**Direction:** Copy, without any alteration, the lines from the one that includes "return solidFrom(heap);" up to and including the one that includes "return x * x * (3 - 2 * x)".

**Records for the exercise:**
----------

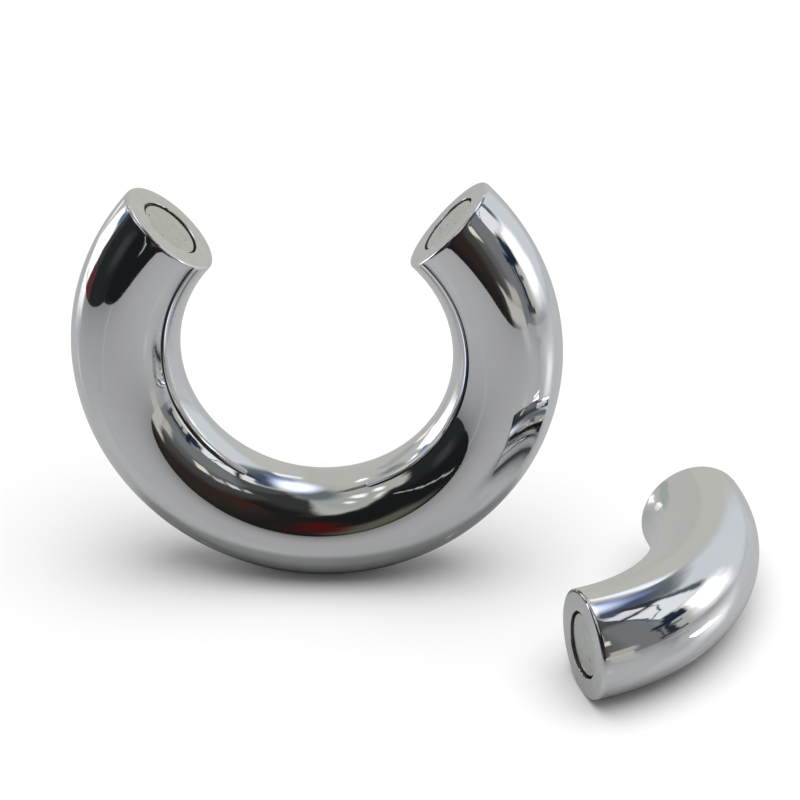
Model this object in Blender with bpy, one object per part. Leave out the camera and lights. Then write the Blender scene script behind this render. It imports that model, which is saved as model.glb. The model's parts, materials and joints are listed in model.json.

----------

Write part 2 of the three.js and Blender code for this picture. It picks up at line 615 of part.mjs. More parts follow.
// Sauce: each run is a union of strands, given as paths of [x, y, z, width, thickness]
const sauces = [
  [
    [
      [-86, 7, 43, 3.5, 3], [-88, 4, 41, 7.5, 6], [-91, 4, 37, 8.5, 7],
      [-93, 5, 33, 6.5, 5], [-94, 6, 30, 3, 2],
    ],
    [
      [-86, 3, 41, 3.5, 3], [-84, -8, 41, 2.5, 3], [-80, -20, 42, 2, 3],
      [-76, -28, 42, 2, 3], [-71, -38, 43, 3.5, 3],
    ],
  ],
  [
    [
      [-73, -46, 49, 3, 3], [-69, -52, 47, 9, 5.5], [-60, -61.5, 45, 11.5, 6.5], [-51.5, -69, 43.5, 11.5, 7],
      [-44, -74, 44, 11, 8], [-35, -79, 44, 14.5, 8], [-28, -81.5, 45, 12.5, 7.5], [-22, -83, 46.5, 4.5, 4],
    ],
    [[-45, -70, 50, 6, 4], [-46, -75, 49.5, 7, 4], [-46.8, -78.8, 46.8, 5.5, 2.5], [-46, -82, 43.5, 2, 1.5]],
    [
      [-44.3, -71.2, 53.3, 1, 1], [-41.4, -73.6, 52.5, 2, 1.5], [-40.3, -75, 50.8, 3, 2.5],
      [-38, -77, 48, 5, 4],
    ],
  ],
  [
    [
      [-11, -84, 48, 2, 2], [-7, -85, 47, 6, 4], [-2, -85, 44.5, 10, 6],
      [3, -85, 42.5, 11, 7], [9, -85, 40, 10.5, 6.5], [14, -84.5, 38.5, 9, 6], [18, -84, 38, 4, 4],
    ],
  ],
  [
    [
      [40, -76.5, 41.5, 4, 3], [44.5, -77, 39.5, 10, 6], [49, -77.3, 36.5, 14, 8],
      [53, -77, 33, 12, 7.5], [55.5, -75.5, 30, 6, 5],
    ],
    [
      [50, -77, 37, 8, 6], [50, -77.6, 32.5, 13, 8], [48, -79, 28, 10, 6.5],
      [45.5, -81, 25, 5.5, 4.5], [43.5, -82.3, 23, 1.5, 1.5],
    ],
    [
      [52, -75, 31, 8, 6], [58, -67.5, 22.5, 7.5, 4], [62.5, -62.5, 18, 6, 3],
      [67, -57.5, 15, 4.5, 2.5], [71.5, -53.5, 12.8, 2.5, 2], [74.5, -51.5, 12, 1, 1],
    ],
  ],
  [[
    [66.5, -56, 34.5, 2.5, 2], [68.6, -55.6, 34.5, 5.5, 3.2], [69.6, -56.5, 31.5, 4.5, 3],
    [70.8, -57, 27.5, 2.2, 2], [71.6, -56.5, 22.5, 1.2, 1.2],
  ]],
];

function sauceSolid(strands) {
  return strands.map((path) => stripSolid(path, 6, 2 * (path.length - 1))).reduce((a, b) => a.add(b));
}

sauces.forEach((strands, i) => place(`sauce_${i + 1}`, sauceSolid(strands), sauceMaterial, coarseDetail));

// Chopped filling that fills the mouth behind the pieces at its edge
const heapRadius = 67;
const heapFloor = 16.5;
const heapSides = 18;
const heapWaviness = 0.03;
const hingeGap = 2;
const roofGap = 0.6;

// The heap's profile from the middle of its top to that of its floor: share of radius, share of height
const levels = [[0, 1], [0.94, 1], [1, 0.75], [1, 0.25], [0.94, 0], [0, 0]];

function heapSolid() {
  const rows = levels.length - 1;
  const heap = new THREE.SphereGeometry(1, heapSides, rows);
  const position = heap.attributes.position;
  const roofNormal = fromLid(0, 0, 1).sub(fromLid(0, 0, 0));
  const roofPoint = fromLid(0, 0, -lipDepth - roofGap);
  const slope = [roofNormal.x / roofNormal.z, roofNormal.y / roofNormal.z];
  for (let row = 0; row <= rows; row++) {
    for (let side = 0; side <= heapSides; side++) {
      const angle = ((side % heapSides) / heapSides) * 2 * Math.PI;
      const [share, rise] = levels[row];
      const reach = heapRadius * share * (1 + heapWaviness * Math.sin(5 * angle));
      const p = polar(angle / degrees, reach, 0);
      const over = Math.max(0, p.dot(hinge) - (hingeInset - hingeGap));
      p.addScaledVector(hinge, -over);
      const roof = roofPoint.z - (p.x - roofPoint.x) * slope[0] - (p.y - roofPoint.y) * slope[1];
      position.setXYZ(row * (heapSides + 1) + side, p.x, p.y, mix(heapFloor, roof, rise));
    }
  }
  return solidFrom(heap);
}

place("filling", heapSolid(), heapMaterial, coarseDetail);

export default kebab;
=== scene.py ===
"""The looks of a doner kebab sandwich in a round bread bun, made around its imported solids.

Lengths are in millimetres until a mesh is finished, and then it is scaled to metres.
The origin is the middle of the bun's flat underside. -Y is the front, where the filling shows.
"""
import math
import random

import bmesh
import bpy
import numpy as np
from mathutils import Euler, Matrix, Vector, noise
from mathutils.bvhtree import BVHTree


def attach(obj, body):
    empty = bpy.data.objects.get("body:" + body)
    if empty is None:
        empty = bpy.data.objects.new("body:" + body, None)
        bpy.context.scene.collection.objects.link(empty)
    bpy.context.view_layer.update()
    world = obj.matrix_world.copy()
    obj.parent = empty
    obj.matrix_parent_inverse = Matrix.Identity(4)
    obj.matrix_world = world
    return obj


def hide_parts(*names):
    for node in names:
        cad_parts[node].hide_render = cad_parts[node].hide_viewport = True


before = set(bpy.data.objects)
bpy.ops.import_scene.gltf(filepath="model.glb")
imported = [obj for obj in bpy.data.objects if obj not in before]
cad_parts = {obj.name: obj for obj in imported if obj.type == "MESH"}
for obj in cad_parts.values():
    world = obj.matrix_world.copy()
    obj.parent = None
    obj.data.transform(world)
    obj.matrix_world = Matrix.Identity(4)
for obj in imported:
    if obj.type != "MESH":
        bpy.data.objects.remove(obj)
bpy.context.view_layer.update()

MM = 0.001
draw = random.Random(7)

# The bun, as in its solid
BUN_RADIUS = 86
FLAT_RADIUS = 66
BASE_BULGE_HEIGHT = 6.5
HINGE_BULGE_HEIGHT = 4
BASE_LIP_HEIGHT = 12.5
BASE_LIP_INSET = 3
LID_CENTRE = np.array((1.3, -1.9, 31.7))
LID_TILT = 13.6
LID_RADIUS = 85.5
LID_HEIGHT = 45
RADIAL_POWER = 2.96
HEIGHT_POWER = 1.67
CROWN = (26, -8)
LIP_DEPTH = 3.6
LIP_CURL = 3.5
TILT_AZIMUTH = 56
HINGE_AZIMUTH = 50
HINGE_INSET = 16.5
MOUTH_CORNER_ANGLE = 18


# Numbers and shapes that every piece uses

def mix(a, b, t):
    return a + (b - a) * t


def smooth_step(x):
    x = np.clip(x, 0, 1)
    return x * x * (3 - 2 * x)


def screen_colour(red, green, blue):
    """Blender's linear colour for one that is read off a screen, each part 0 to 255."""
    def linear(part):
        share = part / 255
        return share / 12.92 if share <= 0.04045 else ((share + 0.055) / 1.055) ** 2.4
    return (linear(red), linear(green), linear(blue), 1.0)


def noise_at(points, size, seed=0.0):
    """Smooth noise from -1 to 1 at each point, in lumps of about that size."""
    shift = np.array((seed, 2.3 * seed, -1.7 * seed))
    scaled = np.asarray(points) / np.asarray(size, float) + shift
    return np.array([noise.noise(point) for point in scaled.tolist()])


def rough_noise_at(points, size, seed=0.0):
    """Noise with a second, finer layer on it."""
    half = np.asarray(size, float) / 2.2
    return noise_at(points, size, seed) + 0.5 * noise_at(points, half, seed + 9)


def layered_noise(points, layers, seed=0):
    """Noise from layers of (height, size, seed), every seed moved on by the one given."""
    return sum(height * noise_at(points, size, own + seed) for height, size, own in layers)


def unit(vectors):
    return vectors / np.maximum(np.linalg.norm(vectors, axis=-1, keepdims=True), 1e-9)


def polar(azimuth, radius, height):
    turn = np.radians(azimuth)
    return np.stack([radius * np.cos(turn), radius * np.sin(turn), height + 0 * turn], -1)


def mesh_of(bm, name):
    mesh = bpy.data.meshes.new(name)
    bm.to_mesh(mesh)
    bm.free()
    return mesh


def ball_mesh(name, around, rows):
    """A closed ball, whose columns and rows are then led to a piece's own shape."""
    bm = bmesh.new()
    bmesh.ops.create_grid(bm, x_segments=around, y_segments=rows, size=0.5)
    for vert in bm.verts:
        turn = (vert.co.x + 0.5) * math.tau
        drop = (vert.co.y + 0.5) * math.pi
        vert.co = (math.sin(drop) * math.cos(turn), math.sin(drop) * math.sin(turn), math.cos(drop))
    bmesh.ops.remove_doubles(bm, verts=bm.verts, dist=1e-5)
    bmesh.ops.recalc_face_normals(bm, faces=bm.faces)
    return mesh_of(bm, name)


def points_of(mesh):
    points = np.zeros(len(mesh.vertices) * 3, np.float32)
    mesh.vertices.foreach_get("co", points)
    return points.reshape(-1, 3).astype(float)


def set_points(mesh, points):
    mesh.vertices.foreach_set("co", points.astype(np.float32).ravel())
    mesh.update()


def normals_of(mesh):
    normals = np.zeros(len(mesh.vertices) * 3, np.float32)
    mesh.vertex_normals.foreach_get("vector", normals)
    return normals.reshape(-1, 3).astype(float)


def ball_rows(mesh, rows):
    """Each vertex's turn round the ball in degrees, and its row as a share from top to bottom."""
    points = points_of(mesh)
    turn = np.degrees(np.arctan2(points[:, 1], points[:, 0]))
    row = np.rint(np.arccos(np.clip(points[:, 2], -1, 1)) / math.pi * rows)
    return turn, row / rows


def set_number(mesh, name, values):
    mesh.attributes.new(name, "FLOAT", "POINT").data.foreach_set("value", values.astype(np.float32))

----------

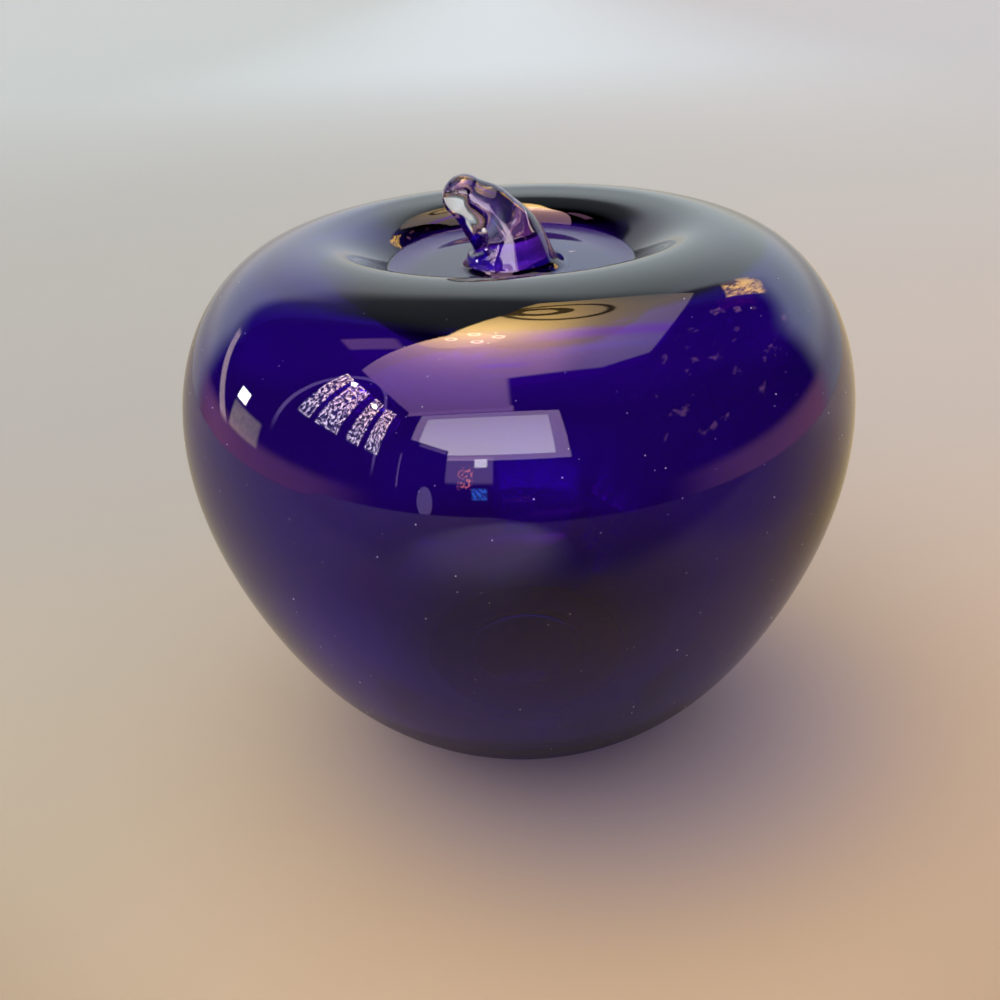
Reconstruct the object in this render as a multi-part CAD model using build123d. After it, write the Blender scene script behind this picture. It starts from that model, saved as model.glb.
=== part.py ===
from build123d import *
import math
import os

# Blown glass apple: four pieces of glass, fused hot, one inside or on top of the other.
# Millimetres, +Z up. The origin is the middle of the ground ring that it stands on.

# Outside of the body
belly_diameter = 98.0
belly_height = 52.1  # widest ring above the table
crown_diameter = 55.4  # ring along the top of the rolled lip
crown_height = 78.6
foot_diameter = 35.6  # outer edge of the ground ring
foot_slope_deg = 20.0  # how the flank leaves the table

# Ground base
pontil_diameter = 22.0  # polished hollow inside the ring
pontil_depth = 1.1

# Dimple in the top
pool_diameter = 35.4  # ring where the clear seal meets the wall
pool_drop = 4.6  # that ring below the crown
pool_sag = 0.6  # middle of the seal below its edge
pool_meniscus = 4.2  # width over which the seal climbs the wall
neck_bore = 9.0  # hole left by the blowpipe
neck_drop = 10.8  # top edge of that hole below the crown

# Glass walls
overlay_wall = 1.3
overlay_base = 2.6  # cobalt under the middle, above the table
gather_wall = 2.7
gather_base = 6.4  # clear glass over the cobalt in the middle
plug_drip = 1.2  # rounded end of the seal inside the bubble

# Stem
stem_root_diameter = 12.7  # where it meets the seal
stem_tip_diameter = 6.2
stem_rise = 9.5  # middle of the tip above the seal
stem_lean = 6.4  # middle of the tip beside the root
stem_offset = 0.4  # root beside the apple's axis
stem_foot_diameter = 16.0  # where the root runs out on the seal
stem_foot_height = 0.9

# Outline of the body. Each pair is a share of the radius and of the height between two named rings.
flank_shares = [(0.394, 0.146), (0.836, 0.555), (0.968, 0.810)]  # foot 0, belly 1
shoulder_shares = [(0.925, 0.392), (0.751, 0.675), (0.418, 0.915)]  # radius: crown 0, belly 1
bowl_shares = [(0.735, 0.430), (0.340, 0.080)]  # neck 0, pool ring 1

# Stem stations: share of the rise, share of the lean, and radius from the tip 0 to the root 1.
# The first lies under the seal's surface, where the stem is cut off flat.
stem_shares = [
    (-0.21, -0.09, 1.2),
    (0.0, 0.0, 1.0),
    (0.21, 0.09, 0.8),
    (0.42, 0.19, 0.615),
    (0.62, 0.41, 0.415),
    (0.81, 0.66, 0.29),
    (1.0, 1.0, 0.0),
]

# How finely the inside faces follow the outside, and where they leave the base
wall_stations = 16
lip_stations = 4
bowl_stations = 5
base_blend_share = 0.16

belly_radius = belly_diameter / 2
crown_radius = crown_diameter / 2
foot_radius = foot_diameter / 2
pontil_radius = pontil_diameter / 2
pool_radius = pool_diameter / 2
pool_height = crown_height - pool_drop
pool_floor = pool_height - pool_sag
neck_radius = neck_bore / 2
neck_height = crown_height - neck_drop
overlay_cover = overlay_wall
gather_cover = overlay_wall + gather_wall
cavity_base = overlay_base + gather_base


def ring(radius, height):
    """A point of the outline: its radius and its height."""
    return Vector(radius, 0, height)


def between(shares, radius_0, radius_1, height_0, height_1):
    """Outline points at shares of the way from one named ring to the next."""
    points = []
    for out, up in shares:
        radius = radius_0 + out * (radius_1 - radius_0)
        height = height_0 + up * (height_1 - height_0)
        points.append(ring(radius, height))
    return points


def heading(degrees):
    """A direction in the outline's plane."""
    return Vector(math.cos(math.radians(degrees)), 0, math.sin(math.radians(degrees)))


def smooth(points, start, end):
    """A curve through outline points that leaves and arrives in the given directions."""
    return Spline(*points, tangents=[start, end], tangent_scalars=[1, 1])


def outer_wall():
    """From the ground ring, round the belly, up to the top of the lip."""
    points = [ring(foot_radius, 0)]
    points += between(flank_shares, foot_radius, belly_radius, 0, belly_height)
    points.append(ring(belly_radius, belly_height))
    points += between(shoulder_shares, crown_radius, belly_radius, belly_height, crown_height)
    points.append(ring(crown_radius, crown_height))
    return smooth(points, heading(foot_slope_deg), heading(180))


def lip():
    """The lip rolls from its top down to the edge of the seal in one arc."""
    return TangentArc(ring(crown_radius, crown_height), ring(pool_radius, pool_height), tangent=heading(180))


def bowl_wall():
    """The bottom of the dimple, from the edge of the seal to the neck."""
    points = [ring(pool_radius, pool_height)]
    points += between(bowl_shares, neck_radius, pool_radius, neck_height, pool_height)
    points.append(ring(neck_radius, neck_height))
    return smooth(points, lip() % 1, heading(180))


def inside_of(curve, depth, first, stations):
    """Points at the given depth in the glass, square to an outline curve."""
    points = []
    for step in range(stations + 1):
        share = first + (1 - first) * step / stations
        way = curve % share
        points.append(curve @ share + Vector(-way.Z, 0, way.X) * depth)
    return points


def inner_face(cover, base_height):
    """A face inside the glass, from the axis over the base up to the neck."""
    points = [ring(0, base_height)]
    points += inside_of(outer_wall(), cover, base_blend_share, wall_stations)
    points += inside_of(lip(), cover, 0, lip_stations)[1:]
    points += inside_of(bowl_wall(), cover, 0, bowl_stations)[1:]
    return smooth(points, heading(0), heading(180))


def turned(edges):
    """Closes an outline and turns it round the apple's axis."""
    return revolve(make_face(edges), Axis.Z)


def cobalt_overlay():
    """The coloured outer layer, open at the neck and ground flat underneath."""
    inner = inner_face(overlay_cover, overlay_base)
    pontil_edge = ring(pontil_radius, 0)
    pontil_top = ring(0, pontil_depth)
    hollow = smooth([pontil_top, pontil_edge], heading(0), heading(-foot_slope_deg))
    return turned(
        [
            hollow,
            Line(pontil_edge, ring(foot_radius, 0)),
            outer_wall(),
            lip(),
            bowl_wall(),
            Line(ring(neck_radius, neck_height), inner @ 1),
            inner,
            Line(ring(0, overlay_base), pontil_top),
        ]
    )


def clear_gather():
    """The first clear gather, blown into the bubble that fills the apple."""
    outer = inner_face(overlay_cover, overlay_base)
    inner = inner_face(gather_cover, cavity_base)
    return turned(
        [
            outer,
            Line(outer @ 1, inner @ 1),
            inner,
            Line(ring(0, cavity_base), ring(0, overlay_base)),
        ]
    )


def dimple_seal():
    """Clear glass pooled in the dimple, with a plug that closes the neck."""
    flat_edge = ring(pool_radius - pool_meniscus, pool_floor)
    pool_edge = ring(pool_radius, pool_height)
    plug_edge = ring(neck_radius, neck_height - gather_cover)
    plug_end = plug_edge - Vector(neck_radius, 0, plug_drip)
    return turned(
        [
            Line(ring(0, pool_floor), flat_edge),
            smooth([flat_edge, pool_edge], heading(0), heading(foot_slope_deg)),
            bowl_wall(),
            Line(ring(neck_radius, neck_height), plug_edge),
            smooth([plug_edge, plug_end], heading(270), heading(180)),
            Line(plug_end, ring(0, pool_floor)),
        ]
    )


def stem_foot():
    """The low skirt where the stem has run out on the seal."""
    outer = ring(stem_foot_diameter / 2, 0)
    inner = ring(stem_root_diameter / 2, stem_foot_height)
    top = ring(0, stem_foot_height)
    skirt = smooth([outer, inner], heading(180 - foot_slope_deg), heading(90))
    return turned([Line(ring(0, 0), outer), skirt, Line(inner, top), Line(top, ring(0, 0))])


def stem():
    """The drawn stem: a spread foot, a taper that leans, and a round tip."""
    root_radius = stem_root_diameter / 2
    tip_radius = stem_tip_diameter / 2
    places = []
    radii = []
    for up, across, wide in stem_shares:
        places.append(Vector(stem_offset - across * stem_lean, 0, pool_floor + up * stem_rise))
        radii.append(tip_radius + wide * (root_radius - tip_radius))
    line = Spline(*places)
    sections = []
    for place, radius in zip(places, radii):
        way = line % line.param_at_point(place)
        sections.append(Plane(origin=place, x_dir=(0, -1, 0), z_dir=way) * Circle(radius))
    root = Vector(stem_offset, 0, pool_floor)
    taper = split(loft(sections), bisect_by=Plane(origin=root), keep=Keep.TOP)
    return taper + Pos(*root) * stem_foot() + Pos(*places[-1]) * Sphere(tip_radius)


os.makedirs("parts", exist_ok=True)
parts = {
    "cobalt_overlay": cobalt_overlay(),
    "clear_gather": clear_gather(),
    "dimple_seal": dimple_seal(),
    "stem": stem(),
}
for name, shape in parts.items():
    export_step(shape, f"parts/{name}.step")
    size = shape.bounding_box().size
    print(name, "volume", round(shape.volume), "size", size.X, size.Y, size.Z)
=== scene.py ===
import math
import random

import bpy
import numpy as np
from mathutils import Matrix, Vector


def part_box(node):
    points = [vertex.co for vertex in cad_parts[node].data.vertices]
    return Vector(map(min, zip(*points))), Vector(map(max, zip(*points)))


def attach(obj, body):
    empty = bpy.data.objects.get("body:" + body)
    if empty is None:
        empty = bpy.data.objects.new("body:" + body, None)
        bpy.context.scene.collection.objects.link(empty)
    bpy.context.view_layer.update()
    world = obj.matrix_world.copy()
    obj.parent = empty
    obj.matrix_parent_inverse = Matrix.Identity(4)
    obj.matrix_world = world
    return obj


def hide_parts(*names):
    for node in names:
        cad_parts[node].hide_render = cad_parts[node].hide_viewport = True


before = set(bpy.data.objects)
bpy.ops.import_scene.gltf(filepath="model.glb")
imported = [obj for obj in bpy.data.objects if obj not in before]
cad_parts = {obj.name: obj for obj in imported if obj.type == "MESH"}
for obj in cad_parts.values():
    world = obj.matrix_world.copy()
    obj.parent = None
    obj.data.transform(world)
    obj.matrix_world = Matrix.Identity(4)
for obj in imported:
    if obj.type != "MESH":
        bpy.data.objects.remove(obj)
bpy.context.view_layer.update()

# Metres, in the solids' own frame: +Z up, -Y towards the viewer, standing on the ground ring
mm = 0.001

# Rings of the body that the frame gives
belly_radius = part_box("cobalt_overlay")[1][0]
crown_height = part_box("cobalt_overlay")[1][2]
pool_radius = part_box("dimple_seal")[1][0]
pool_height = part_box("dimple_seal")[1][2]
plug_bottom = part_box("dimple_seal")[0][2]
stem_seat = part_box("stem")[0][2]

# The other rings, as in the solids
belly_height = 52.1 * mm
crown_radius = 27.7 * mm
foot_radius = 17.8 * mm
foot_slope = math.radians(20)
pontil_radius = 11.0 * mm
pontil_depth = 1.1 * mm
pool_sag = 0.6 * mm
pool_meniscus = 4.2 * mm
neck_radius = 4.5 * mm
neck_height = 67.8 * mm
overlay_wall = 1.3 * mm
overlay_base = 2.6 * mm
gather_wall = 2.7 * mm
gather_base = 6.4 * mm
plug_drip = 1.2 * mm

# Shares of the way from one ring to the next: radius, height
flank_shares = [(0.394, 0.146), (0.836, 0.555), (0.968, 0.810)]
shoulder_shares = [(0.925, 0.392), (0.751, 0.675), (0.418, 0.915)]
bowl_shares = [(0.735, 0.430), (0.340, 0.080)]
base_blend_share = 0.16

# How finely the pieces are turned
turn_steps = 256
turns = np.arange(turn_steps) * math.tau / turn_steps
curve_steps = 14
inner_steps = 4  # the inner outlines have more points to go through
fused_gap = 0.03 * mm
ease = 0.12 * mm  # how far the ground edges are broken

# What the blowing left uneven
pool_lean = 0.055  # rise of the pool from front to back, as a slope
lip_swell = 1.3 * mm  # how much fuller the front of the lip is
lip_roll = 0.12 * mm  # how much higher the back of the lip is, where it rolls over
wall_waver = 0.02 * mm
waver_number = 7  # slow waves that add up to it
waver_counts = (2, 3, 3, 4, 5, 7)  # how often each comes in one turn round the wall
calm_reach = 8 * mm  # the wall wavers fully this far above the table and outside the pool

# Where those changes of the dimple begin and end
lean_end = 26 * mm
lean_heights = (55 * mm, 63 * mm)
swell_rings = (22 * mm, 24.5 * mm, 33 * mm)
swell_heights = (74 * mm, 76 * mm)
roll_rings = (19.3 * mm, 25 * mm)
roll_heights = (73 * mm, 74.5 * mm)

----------

**Answer to this task:**
  return solidFrom(heap);
}

place("filling", heapSolid(), heapMaterial, coarseDetail);

export default kebab;
=== scene.py ===
"""The looks of a doner kebab sandwich in a round bread bun, made around its imported solids.

Lengths are in millimetres until a mesh is finished, and then it is scaled to metres.
The origin is the middle of the bun's flat underside. -Y is the front, where the filling shows.
"""
import math
import random

import bmesh
import bpy
import numpy as np
from mathutils import Euler, Matrix, Vector, noise
from mathutils.bvhtree import BVHTree


def attach(obj, body):
    empty = bpy.data.objects.get("body:" + body)
    if empty is None:
        empty = bpy.data.objects.new("body:" + body, None)
        bpy.context.scene.collection.objects.link(empty)
    bpy.context.view_layer.update()
    world = obj.matrix_world.copy()
    obj.parent = empty
    obj.matrix_parent_inverse = Matrix.Identity(4)
    obj.matrix_world = world
    return obj


def hide_parts(*names):
    for node in names:
        cad_parts[node].hide_render = cad_parts[node].hide_viewport = True


before = set(bpy.data.objects)
bpy.ops.import_scene.gltf(filepath="model.glb")
imported = [obj for obj in bpy.data.objects if obj not in before]
cad_parts = {obj.name: obj for obj in imported if obj.type == "MESH"}
for obj in cad_parts.values():
    world = obj.matrix_world.copy()
    obj.parent = None
    obj.data.transform(world)
    obj.matrix_world = Matrix.Identity(4)
for obj in imported:
    if obj.type != "MESH":
        bpy.data.objects.remove(obj)
bpy.context.view_layer.update()

MM = 0.001
draw = random.Random(7)

# The bun, as in its solid
BUN_RADIUS = 86
FLAT_RADIUS = 66
BASE_BULGE_HEIGHT = 6.5
HINGE_BULGE_HEIGHT = 4
BASE_LIP_HEIGHT = 12.5
BASE_LIP_INSET = 3
LID_CENTRE = np.array((1.3, -1.9, 31.7))
LID_TILT = 13.6
LID_RADIUS = 85.5
LID_HEIGHT = 45
RADIAL_POWER = 2.96
HEIGHT_POWER = 1.67
CROWN = (26, -8)
LIP_DEPTH = 3.6
LIP_CURL = 3.5
TILT_AZIMUTH = 56
HINGE_AZIMUTH = 50
HINGE_INSET = 16.5
MOUTH_CORNER_ANGLE = 18


# Numbers and shapes that every piece uses

def mix(a, b, t):
    return a + (b - a) * t


def smooth_step(x):
    x = np.clip(x, 0, 1)
    return x * x * (3 - 2 * x)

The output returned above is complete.